Search code examples
apache-sparkdatevalidationpysparktypeerror

Validate date column for PySpark dataframe


I want to validate a date column for a PySpark dataframe. I know how to do it for pandas, but can't make it work for PySpark.

import pandas as pd
import datetime
from datetime import datetime
data = [['Alex',10, '2001-01-12'],['Bob',12, '2005-10-21'],['Clarke',13, '2003-12-41']]
df = pd.DataFrame(data,columns=['Name','Sale_qty', 'DOB'])
sparkDF =spark.createDataFrame(df) 


def validate(date_text):
    try:
        if date_text != datetime.strptime(date_text, "%Y-%m-%d").strftime('%Y-%m-%d'):
            raise ValueError
        return True
    except ValueError:
        return False

df = df['DOB'].apply(lambda x: validate(x))     

print(df)

It works for pandas dataframe. But I can't make it work for PySpark. Getting the following error:

sparkDF = sparkDF['DOB'].apply(lambda x: validate(x))
TypeError                                 Traceback (most recent call last)
<ipython-input-83-5f5f1db1c7b3> in <module>
----> 1 sparkDF = sparkDF['DOB'].apply(lambda x: validate(x))

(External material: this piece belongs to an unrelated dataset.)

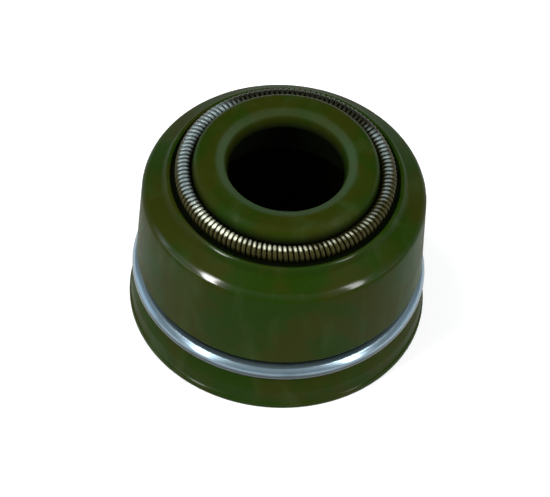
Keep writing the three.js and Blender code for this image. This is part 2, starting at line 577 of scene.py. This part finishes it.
class Section:
    """A closed section, drawn by extruding one vertex, to be turned round the stem's axis."""

    def __init__(self, name, start):
        fresh_selection()
        bpy.ops.mesh.primitive_plane_add(size=SEED, location=start)
        self.piece = bpy.context.object
        self.piece.name = name
        self.piece.data.name = name
        bpy.ops.object.transform_apply(location=True, rotation=True, scale=True)
        edit()
        bpy.ops.mesh.select_all(action="SELECT")
        bpy.ops.mesh.merge(type="CENTER")
        self.start = start
        self.pen = start
        self.fillets = []

    def line(self, point, fillet=0.0):
        """A straight side to a corner that gets a fillet later."""
        bpy.ops.mesh.extrude_region_move(TRANSFORM_OT_translate={"value": point - self.pen})
        self.pen = point
        if fillet:
            self.fillets.append((point, fillet))

    def seat(self, centre, sweep, steps):
        """A round seat: the pen turns clockwise about its centre."""
        bpy.ops.mesh.spin(steps=steps, angle=-sweep, center=centre, axis=(0.0, 1.0, 0.0))
        self.pen = centre + Matrix.Rotation(sweep, 3, "Y") @ (self.pen - centre)

    def close(self, segments):
        """Joins the end to the start and rounds the corners."""
        select_near([self.start, self.pen])
        bpy.ops.mesh.edge_face_add()
        for corner, fillet in self.fillets:
            select_near([corner])
            mesh = bmesh.from_edit_mesh(self.piece.data)
            vertex = next(v for v in mesh.verts if v.select)
            ways = [edge.other_vert(vertex).co - vertex.co for edge in vertex.link_edges]
            half = ways[0].angle(ways[1]) / 2
            longest = min(way.length for way in ways) * LONGEST_SETBACK
            setback = min(fillet / math.tan(half), longest)
            bpy.ops.mesh.bevel(
                offset_type="OFFSET",
                offset=setback,
                segments=segments,
                profile=0.5,
                affect="VERTICES",
            )

    def turn(self, steps):
        """Turns the section round the axis and closes the seam."""
        bpy.ops.mesh.select_all(action="SELECT")
        bpy.ops.mesh.spin(
            steps=steps, angle=FULL_TURN, center=(0.0, 0.0, 0.0), axis=(0.0, 0.0, 1.0)
        )
        bpy.ops.mesh.select_all(action="SELECT")
        bpy.ops.mesh.remove_doubles(threshold=SEAM)
        bpy.ops.mesh.normals_make_consistent(inside=False)
        bpy.ops.object.mode_set(mode="OBJECT")
        return self.piece


def finish_piece(piece, material, node, sharp=35):
    """Brings a piece to metres, and gives it its finish and its place in the frame."""
    fresh_selection()
    bpy.context.view_layer.objects.active = piece
    piece.select_set(True)
    edit()
    bpy.ops.mesh.select_all(action="SELECT")
    bpy.ops.transform.resize(value=(MM, MM, MM), center_override=(0.0, 0.0, 0.0))
    bpy.ops.object.mode_set(mode="OBJECT")
    bpy.ops.object.shade_smooth_by_angle(angle=math.radians(sharp))
    piece.data.materials.clear()
    piece.data.materials.append(material)
    check_closed(piece)
    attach(piece, BODY)
    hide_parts(node)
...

TypeError: 'Column' object is not callable

Solution

  • You could use the following column expression:

    F.to_date('DOB', 'yyyy-M-d').isNotNull()
    

    Full test:

    from pyspark.sql import functions as F
    
    data = [['Alex', 10, '2001-01-12'], ['Bob', 12, '2005'], ['Clarke', 13, '2003-12-41']]
    df = spark.createDataFrame(data, ['Name', 'Sale_qty', 'DOB'])
    
    validation = F.to_date('DOB', 'yyyy-M-d').isNotNull()
    
    df.withColumn('validation', validation).show()
    # +------+--------+----------+----------+
    # |  Name|Sale_qty|       DOB|validation|
    # +------+--------+----------+----------+
    # |  Alex|      10|2001-01-12|      true|
    # |   Bob|      12|      2005|     false|
    # |Clarke|      13|2003-12-41|     false|
    # +------+--------+----------+----------+